Development of highly glyphosate-tolerant tobacco by coexpression of glyphosate acetyltransferase gat and EPSPS G2-aroA genes
Baoqing Dun,
Xujing Wang,
Wei Lu,
Ming Chen,
Wei Zhang,
Shuzhen Ping,
Zhixing Wang,
Baoming Zhang,
Min Lin
Affiliations
Baoqing Dun
Institute of Crop Sciences, The National Key Facility for Crop Gene Resources and Genetic Improvement, Chinese Academy of Agricultural Sciences, Beijing 100081, China;Biotechnology Research Institute, Chinese Academy of Agricultural Sciences, Beijing 100081, China
Xujing Wang
Biotechnology Research Institute, Chinese Academy of Agricultural Sciences, Beijing 100081, China
Wei Lu
Biotechnology Research Institute, Chinese Academy of Agricultural Sciences, Beijing 100081, China
Ming Chen
Biotechnology Research Institute, Chinese Academy of Agricultural Sciences, Beijing 100081, China
Wei Zhang
Biotechnology Research Institute, Chinese Academy of Agricultural Sciences, Beijing 100081, China
Shuzhen Ping
Biotechnology Research Institute, Chinese Academy of Agricultural Sciences, Beijing 100081, China
Zhixing Wang
Biotechnology Research Institute, Chinese Academy of Agricultural Sciences, Beijing 100081, China
Baoming Zhang
Institute of Crop Sciences, The National Key Facility for Crop Gene Resources and Genetic Improvement, Chinese Academy of Agricultural Sciences, Beijing 100081, China
Min Lin
Biotechnology Research Institute, Chinese Academy of Agricultural Sciences, Beijing 100081, China
The widely used herbicide glyphosate targets 5-enolpyruvylshikimate-3-phosphate synthase (EPSPS).

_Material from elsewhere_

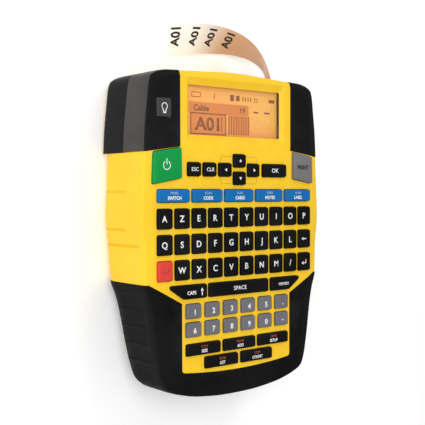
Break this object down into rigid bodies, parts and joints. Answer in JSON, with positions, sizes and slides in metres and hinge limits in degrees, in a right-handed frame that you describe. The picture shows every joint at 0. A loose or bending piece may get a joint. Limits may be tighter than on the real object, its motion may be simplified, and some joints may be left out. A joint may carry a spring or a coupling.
{
  "type": "label maker",
  "caption": "Handheld industrial label maker with a full letter keyboard, amber display, rubber bumper and a thermal print engine behind two back doors.",
  "frame": {"origin": "on the flat back face, midway across, 10 mm above the fold where the back starts to slope", "axes": "+Z out of the keyboard side, +Y to the end where the label comes out, +X to the right of the keyboard"},
  "size_m": [0.1258, 0.2065, 0.0459],
  "materials": {
    "yellow_shell": "fine satin texture",
    "black_rubber": "matt moulded rubber",
    "black_plastic": "satin",
    "dark_grey_plastic": "satin",
    "key_black": "matt",
    "key_grey": "matt",
    "key_blue": "matt",
    "key_green": "matt",
    "key_print_grey": "matt",
    "clear_window": "clear window over an amber display",
    "lcd_glass": "amber backlit display",
    "circuit_board": "solder mask",
    "battery_wrap": "shrink wrap",
    "cassette_grey": "satin",
    "label_white": "semi-gloss label film",
    "print_head_ceramic": "ceramic and metal",
    "roller_rubber": "ground rubber",
    "motor_steel": "drawn steel can",
    "knife_steel": "ground",
    "gear_brass": "cut brass",
    "gear_white": "moulded acetal"
  },
  "bodies": {
    "root": {"battery_pack": "battery_wrap", "dc_socket": "black_plastic", "display_lens": "clear_window", "drive_motor": "motor_steel", "front_shell": "yellow_shell", "label_cassette": "cassette_grey", "label_tape": "label_white", "lcd_module": "lcd_glass", "lower_bumper": "black_rubber", "main_board": "circuit_board", "print_head": "print_head_ceramic", "rear_shell": "yellow_shell", "shoulder_left": "black_plastic", "shoulder_right": "black_plastic", "side_grip_left": "dark_grey_plastic"},
    "caps_key": {"caps_key": "key_black"},
    "clear_key": {"clear_key": "key_black"},
    "digit_key_01": {"digit_key_01": "key_grey"},
    "digit_key_02": {"digit_key_02": "key_grey"},
    "digit_key_03": {"digit_key_03": "key_grey"},
    "digit_key_04": {"digit_key_04": "key_grey"},
    "digit_key_05": {"digit_key_05": "key_grey"},
    "digit_key_06": {"digit_key_06": "key_grey"},
    "digit_key_07": {"digit_key_07": "key_grey"},
    "digit_key_08": {"digit_key_08": "key_grey"},
    "digit_key_09": {"digit_key_09": "key_grey"},
    "digit_key_10": {"digit_key_10": "key_grey"},
    "digit_key_11": {"digit_key_11": "key_grey"},
    "digit_key_12": {"digit_key_12": "key_grey"},
    "down_key": {"down_key": "key_black"},
    "escape_key": {"escape_key": "key_black"},
    "favourites_key": {"favourites_key": "key_black"},
    "function_key_1": {"function_key_1": "key_black"},
    "function_key_2": {"function_key_2": "key_black"},
    "function_key_3": {"function_key_3": "key_black"},
    "function_key_4": {"function_key_4": "key_black"},
    "function_key_5": {"function_key_5": "key_black"},
    "hot_key_1": {"hot_key_1": "key_blue"},
    "hot_key_2": {"hot_key_2": "key_blue"},
    "hot_key_3": {"hot_key_3": "key_blue"},
    "hot_key_4": {"hot_key_4": "key_blue"},
    "hot_key_5": {"hot_key_5": "key_blue"},
    "left_key": {"left_key": "key_black"},
    "letter_row_1": {"letter_row_1": "key_black"},
    "letter_row_2": {"letter_row_2": "key_black"},
    "letter_row_3": {"letter_row_3": "key_black"},
    "light_button": {"light_button": "dark_grey_plastic"},
    "ok_key": {"ok_key": "key_black"},
    "power_button": {"power_button": "key_green"},
    "print_button": {"print_button": "key_print_grey"},
    "right_key": {"right_key": "key_black"},
    "space_key": {"space_key": "key_black"},
    "up_key": {"up_key": "key_black"},
    "cutter": {"cutter_button": "dark_grey_plastic", "cutter_blade": "knife_steel"},
    "cassette_door": {"cassette_door": "yellow_shell"},
    "battery_door": {"battery_door": "black_plastic"},
    "platen": {"platen_roller": "roller_rubber", "roller_gear": "gear_white"},
    "motor_pinion": {"motor_gear": "gear_brass"}
  },
  "joints": [
    {"name": "cassette_door_hinge", "type": "hinge", "parent": "root", "child": "cassette_door", "pos_m": [0, 0.0712, 0], "axis": [1, 0, 0], "range_deg": [0, 100]},
    {"name": "battery_door_hinge", "type": "hinge", "parent": "root", "child": "battery_door", "pos_m": [0, -0.06677, 0.00697], "axis": [-1, 0, 0], "range_deg": [0, 90]},
    {"name": "cutter_press", "type": "slide", "parent": "root", "child": "cutter", "axis": [-1, 0, 0], "range_m": [0, 0.0022], "stiffness_N_per_m": 900, "springref_m": -0.001},
    {"name": "platen_spin", "type": "hinge", "parent": "root", "child": "platen", "pos_m": [0.0395, 0.069, 0.009], "axis": [0, 0, 1], "continuous": true},
    {"name": "motor_pinion_spin", "type": "hinge", "parent": "root", "child": "motor_pinion", "pos_m": [0.04721, 0.05981, 0.009], "axis": [0, 0, 1], "continuous": true},
    {"name": "caps_key_press", "type": "slide", "parent": "root", "child": "caps_key", "axis": [0, 0, -1], "range_m": [0, 0.001], "stiffness_N_per_m": 400, "springref_m": -0.0005},
    {"name": "clear_key_press", "type": "slide", "parent": "root", "child": "clear_key", "axis": [0, 0, -1], "range_m": [0, 0.001], "stiffness_N_per_m": 400, "springref_m": -0.0005},
    {"name": "digit_key_01_press", "type": "slide", "parent": "root", "child": "digit_key_01", "axis": [0, 0, -1], "range_m": [0, 0.001], "stiffness_N_per_m": 400, "springref_m": -0.0005},
    {"name": "digit_key_02_press", "type": "slide", "parent": "root", "child": "digit_key_02", "axis": [0, 0, -1], "range_m": [0, 0.001], "stiffness_N_per_m": 400, "springref_m": -0.0005},
    {"name": "digit_key_03_press", "type": "slide", "parent": "root", "child": "digit_key_03", "axis": [0, 0, -1], "range_m": [0, 0.001], "stiffness_N_per_m": 400, "springref_m": -0.0005},
    {"name": "digit_key_04_press", "type": "slide", "parent": "root", "child": "digit_key_04", "axis": [0, 0, -1], "range_m": [0, 0.001], "stiffness_N_per_m": 400, "springref_m": -0.0005},
    {"name": "digit_key_05_press", "type": "slide", "parent": "root", "child": "digit_key_05", "axis": [0, 0, -1], "range_m": [0, 0.001], "stiffness_N_per_m": 400, "springref_m": -0.0005},
    {"name": "digit_key_06_press", "type": "slide", "parent": "root", "child": "digit_key_06", "axis": [0, 0, -1], "range_m": [0, 0.001], "stiffness_N_per_m": 400, "springref_m": -0.0005},
    {"name": "digit_key_07_press", "type": "slide", "parent": "root", "child": "digit_key_07", "axis": [0, 0, -1], "range_m": [0, 0.001], "stiffness_N_per_m": 400, "springref_m": -0.0005},
    {"name": "digit_key_08_press", "type": "slide", "parent": "root", "child": "digit_key_08", "axis": [0, 0, -1], "range_m": [0, 0.001], "stiffness_N_per_m": 400, "springref_m": -0.0005},
    {"name": "digit_key_09_press", "type": "slide", "parent": "root", "child": "digit_key_09", "axis": [0, 0, -1], "range_m": [0, 0.001], "stiffness_N_per_m": 400, "springref_m": -0.0005},
    {"name": "digit_key_10_press", "type": "slide", "parent": "root", "child": "digit_key_10", "axis": [0, 0, -1], "range_m": [0, 0.001], "stiffness_N_per_m": 400, "springref_m": -0.0005},
    {"name": "digit_key_11_press", "type": "slide", "parent": "root", "child": "digit_key_11", "axis": [0, 0, -1], "range_m": [0, 0.001], "stiffness_N_per_m": 400, "springref_m": -0.0005},
    {"name": "digit_key_12_press", "type": "slide", "parent": "root", "child": "digit_key_12", "axis": [0, 0, -1], "range_m": [0, 0.001], "stiffness_N_per_m": 400, "springref_m": -0.0005},
    {"name": "down_key_press", "type": "slide", "parent": "root", "child": "down_key", "axis": [0, 0, -1], "range_m": [0, 0.001], "stiffness_N_per_m": 400, "springref_m": -0.0005},
    {"name": "escape_key_press", "type": "slide", "parent": "root", "child": "escape_key", "axis": [0, 0, -1], "range_m": [0, 0.001], "stiffness_N_per_m": 400, "springref_m": -0.0005},
    {"name": "favourites_key_press", "type": "slide", "parent": "root", "child": "favourites_key", "axis": [0, 0, -1], "range_m": [0, 0.001], "stiffness_N_per_m": 400, "springref_m": -0.0005},
    {"name": "function_key_1_press", "type": "slide", "parent": "root", "child": "function_key_1", "axis": [0, 0, -1], "range_m": [0, 0.001], "stiffness_N_per_m": 400, "springref_m": -0.0005},
    {"name": "function_key_2_press", "type": "slide", "parent": "root", "child": "function_key_2", "axis": [0, 0, -1], "range_m": [0, 0.001], "stiffness_N_per_m": 400, "springref_m": -0.0005},
    {"name": "function_key_3_press", "type": "slide", "parent": "root", "child": "function_key_3", "axis": [0, 0, -1], "range_m": [0, 0.001], "stiffness_N_per_m": 400, "springref_m": -0.0005},
    {"name": "function_key_4_press", "type": "slide", "parent": "root", "child": "function_key_4", "axis": [0, 0, -1], "range_m": [0, 0.001], "stiffness_N_per_m": 400, "springref_m": -0.0005},
    {"name": "function_key_5_press", "type": "slide", "parent": "root", "child": "function_key_5", "axis": [0, 0, -1], "range_m": [0, 0.001], "stiffness_N_per_m": 400, "springref_m": -0.0005},
    {"name": "hot_key_1_press", "type": "slide", "parent": "root", "child": "hot_key_1", "axis": [0, 0, -1], "range_m": [0, 0.001], "stiffness_N_per_m": 400, "springref_m": -0.0005},
    {"name": "hot_key_2_press", "type": "slide", "parent": "root", "child": "hot_key_2", "axis": [0, 0, -1], "range_m": [0, 0.001], "stiffness_N_per_m": 400, "springref_m": -0.0005},
    {"name": "hot_key_3_press", "type": "slide", "parent": "root", "child": "hot_key_3", "axis": [0, 0, -1], "range_m": [0, 0.001], "stiffness_N_per_m": 400, "springref_m": -0.0005},
    {"name": "hot_key_4_press", "type": "slide", "parent": "root", "child": "hot_key_4", "axis": [0, 0, -1], "range_m": [0, 0.001], "stiffness_N_per_m": 400, "springref_m": -0.0005},
    {"name": "hot_key_5_press", "type": "slide", "parent": "root", "child": "hot_key_5", "axis": [0, 0, -1], "range_m": [0, 0.001], "stiffness_N_per_m": 400, "springref_m": -0.0005},
    {"name": "left_key_press", "type": "slide", "parent": "root", "child": "left_key", "axis": [0, 0, -1], "range_m": [0, 0.001], "stiffness_N_per_m": 400, "springref_m": -0.0005},
    {"name": "letter_row_1_press", "type": "slide", "parent": "root", "child": "letter_row_1", "axis": [0, 0, -1], "range_m": [0, 0.001], "stiffness_N_per_m": 400, "springref_m": -0.0005},
    {"name": "letter_row_2_press", "type": "slide", "parent": "root", "child": "letter_row_2", "axis": [0, 0, -1], "range_m": [0, 0.001], "stiffness_N_per_m": 400, "springref_m": -0.0005},
    {"name": "letter_row_3_press", "type": "slide", "parent": "root", "child": "letter_row_3", "axis": [0, 0, -1], "range_m": [0, 0.001], "stiffness_N_per_m": 400, "springref_m": -0.0005},
    {"name": "light_button_press", "type": "slide", "parent": "root", "child": "light_button", "axis": [0, 0, -1], "range_m": [0, 0.001], "stiffness_N_per_m": 400, "springref_m": -0.0005},
    {"name": "ok_key_press", "type": "slide", "parent": "root", "child": "ok_key", "axis": [0, 0, -1], "range_m": [0, 0.001], "stiffness_N_per_m": 400, "springref_m": -0.0005},
    {"name": "power_button_press", "type": "slide", "parent": "root", "child": "power_button", "axis": [0, 0, -1], "range_m": [0, 0.001], "stiffness_N_per_m": 400, "springref_m": -0.0005},
    {"name": "print_button_press", "type": "slide", "parent": "root", "child": "print_button", "axis": [0, 0, -1], "range_m": [0, 0.001], "stiffness_N_per_m": 400, "springref_m": -0.0005},
    {"name": "right_key_press", "type": "slide", "parent": "root", "child": "right_key", "axis": [0, 0, -1], "range_m": [0, 0.001], "stiffness_N_per_m": 400, "springref_m": -0.0005},
    {"name": "space_key_press", "type": "slide", "parent": "root", "child": "space_key", "axis": [0, 0, -1], "range_m": [0, 0.001], "stiffness_N_per_m": 400, "springref_m": -0.0005},
    {"name": "up_key_press", "type": "slide", "parent": "root", "child": "up_key", "axis": [0, 0, -1], "range_m": [0, 0.001], "stiffness_N_per_m": 400, "springref_m": -0.0005}
  ],
  "couplings": [
    {"joint": "motor_pinion_spin", "follows": "platen_spin", "ratio": -2}
  ]
}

Glyphosate acetyltransferase (GAT) effectively detoxifies glyphosate by N-acetylation. With the aim of identifying a new strategy for development of glyphosate-tolerant crops, the plant expression vector pG2-GAT harboring gat and G2-aroA (encoding EPSPS) has been transformed into tobacco (Nicotiana tabacum) to develop novel plants with higher tolerance to glyphosate. Results from Southern and Western blotting analyses indicated that the target genes were integrated into tobacco chromosomes and expressed effectively at the protein level. Glyphosate tolerance was compared among transgenic tobacco plants containing gat, G2-aroA, or both genes. Plants containing both gat and G2-aroA genes were the most glyphosate-tolerant. This study has shown that a combination of different strategies may result in higher tolerance in transgenic crops, providing a new approach for development of glyphosate-tolerant crops.